**EXTRACTED MATERIAL**
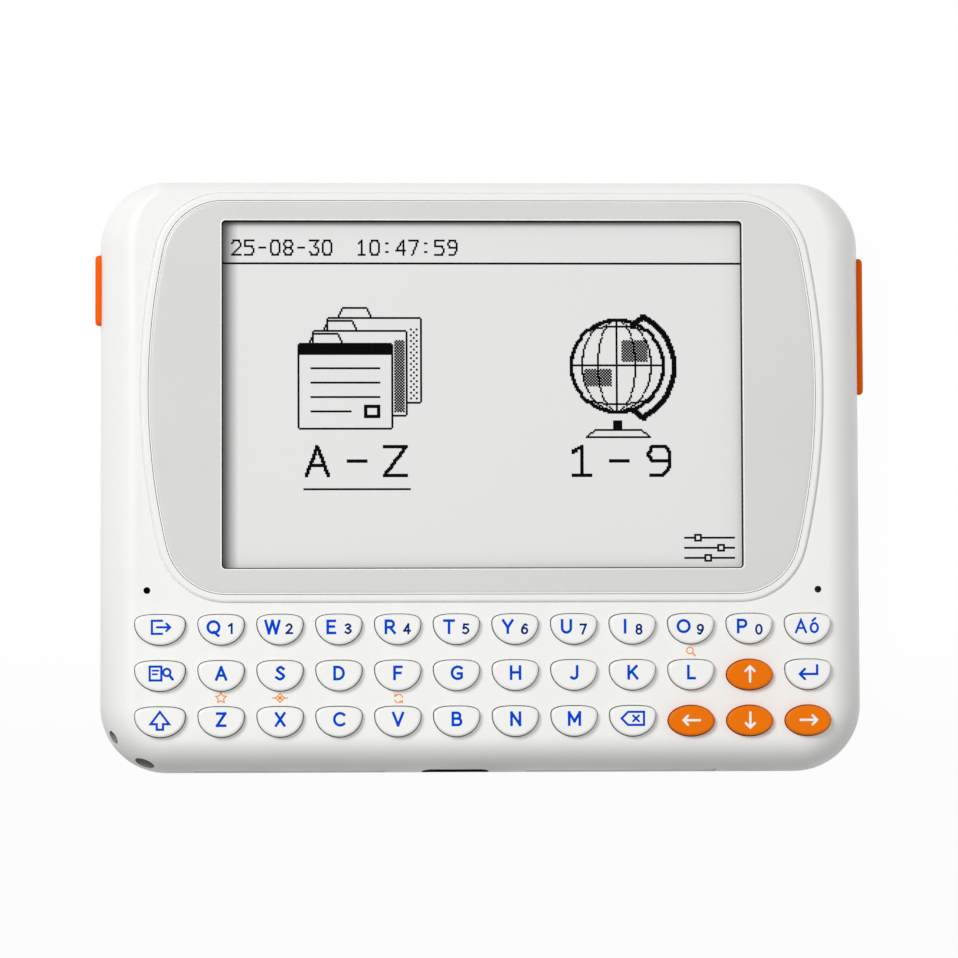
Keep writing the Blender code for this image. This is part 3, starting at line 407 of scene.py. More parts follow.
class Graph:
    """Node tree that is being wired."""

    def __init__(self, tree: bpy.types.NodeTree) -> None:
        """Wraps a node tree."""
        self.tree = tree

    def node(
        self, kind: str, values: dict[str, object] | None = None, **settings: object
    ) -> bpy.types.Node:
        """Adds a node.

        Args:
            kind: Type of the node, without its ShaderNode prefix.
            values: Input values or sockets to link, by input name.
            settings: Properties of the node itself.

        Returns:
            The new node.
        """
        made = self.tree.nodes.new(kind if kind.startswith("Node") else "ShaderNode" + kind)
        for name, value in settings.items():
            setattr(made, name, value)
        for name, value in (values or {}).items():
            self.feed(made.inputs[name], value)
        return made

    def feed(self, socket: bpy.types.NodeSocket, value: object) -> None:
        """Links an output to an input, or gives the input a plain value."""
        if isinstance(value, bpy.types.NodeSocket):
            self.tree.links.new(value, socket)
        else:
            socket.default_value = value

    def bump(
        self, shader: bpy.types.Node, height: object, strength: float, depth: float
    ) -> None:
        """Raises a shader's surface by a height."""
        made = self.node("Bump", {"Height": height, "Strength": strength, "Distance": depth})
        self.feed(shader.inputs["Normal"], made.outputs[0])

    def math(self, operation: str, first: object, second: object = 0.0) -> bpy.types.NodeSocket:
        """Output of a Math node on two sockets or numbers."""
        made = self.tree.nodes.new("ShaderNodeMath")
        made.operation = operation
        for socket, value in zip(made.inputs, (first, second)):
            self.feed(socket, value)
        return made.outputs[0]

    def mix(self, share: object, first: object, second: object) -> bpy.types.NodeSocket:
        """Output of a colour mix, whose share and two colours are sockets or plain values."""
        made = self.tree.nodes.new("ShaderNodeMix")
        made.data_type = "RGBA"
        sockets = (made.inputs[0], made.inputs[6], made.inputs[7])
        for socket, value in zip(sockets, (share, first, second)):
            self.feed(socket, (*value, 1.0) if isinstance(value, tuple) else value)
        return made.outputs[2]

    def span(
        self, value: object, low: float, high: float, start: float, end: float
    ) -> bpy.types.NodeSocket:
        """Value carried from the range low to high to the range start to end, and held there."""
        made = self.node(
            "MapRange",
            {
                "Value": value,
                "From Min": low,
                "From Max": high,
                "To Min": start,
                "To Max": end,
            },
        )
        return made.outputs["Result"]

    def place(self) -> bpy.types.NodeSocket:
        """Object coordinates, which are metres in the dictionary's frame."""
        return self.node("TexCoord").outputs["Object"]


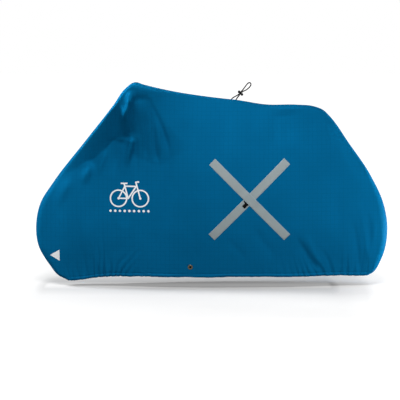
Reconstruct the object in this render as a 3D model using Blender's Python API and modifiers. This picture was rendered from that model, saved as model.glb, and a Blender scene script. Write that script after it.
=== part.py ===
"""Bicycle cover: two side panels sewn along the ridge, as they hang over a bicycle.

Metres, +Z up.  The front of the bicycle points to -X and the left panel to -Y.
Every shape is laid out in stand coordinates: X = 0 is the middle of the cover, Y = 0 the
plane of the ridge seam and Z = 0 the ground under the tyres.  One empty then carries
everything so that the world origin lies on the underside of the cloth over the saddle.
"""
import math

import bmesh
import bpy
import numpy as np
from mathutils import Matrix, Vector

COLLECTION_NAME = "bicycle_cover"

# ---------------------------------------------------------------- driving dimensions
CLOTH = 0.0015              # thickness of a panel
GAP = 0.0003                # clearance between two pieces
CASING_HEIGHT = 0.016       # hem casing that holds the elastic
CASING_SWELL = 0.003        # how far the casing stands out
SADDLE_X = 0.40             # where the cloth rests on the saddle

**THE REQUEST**
Using the material above, print every entry exactly as written.

**OUTPUT BELOW**
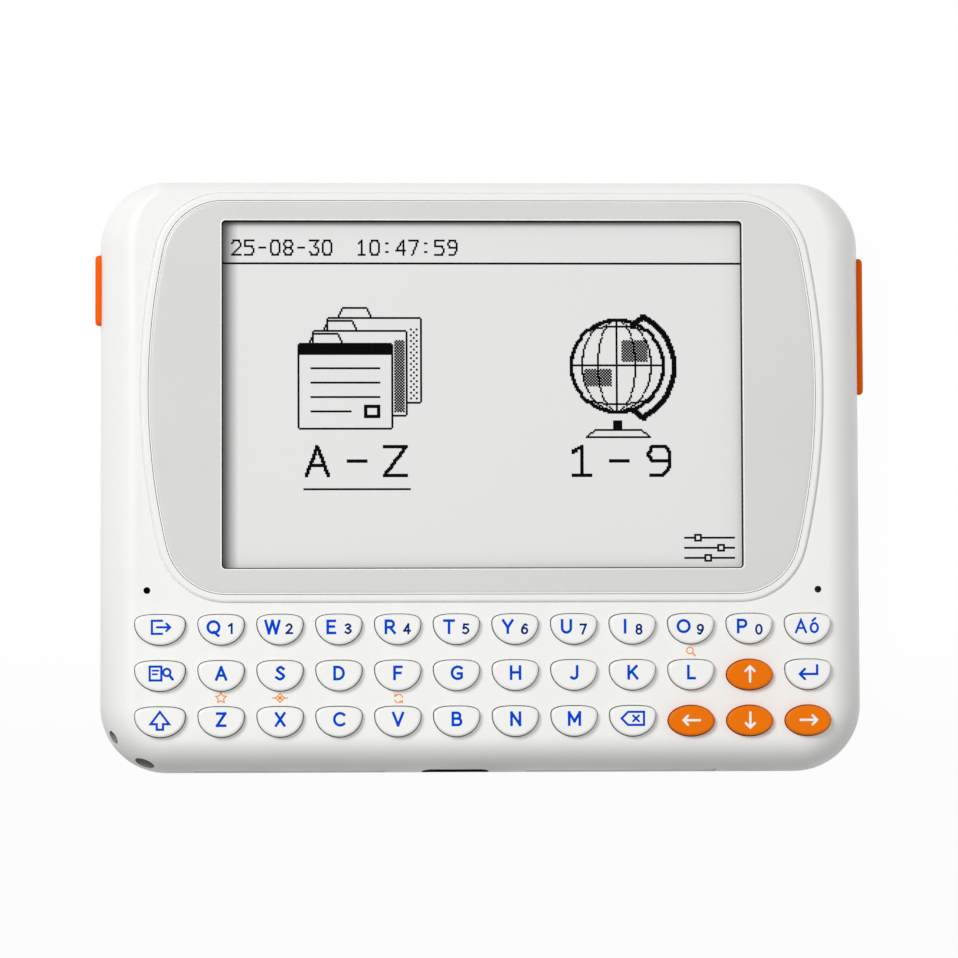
Keep writing the Blender code for this image. This is part 3, starting at line 407 of scene.py. More parts follow.
class Graph:
    """Node tree that is being wired."""

    def __init__(self, tree: bpy.types.NodeTree) -> None:
        """Wraps a node tree."""
        self.tree = tree

    def node(
        self, kind: str, values: dict[str, object] | None = None, **settings: object
    ) -> bpy.types.Node:
        """Adds a node.

        Args:
            kind: Type of the node, without its ShaderNode prefix.
            values: Input values or sockets to link, by input name.
            settings: Properties of the node itself.

        Returns:
            The new node.
        """
        made = self.tree.nodes.new(kind if kind.startswith("Node") else "ShaderNode" + kind)
        for name, value in settings.items():
            setattr(made, name, value)
        for name, value in (values or {}).items():
            self.feed(made.inputs[name], value)
        return made

    def feed(self, socket: bpy.types.NodeSocket, value: object) -> None:
        """Links an output to an input, or gives the input a plain value."""
        if isinstance(value, bpy.types.NodeSocket):
            self.tree.links.new(value, socket)
        else:
            socket.default_value = value

    def bump(
        self, shader: bpy.types.Node, height: object, strength: float, depth: float
    ) -> None:
        """Raises a shader's surface by a height."""
        made = self.node("Bump", {"Height": height, "Strength": strength, "Distance": depth})
        self.feed(shader.inputs["Normal"], made.outputs[0])

    def math(self, operation: str, first: object, second: object = 0.0) -> bpy.types.NodeSocket:
        """Output of a Math node on two sockets or numbers."""
        made = self.tree.nodes.new("ShaderNodeMath")
        made.operation = operation
        for socket, value in zip(made.inputs, (first, second)):
            self.feed(socket, value)
        return made.outputs[0]

    def mix(self, share: object, first: object, second: object) -> bpy.types.NodeSocket:
        """Output of a colour mix, whose share and two colours are sockets or plain values."""
        made = self.tree.nodes.new("ShaderNodeMix")
        made.data_type = "RGBA"
        sockets = (made.inputs[0], made.inputs[6], made.inputs[7])
        for socket, value in zip(sockets, (share, first, second)):
            self.feed(socket, (*value, 1.0) if isinstance(value, tuple) else value)
        return made.outputs[2]

    def span(
        self, value: object, low: float, high: float, start: float, end: float
    ) -> bpy.types.NodeSocket:
        """Value carried from the range low to high to the range start to end, and held there."""
        made = self.node(
            "MapRange",
            {
                "Value": value,
                "From Min": low,
                "From Max": high,
                "To Min": start,
                "To Max": end,
            },
        )
        return made.outputs["Result"]

    def place(self) -> bpy.types.NodeSocket:
        """Object coordinates, which are metres in the dictionary's frame."""
        return self.node("TexCoord").outputs["Object"]


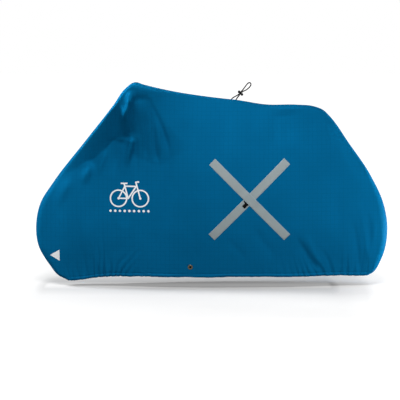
Reconstruct the object in this render as a 3D model using Blender's Python API and modifiers. This picture was rendered from that model, saved as model.glb, and a Blender scene script. Write that script after it.
=== part.py ===
"""Bicycle cover: two side panels sewn along the ridge, as they hang over a bicycle.

Metres, +Z up.  The front of the bicycle points to -X and the left panel to -Y.
Every shape is laid out in stand coordinates: X = 0 is the middle of the cover, Y = 0 the
plane of the ridge seam and Z = 0 the ground under the tyres.  One empty then carries
everything so that the world origin lies on the underside of the cloth over the saddle.
"""
import math

import bmesh
import bpy
import numpy as np
from mathutils import Matrix, Vector

COLLECTION_NAME = "bicycle_cover"

# ---------------------------------------------------------------- driving dimensions
CLOTH = 0.0015              # thickness of a panel
GAP = 0.0003                # clearance between two pieces
CASING_HEIGHT = 0.016       # hem casing that holds the elastic
CASING_SWELL = 0.003        # how far the casing stands out
SADDLE_X = 0.40             # where the cloth rests on the saddle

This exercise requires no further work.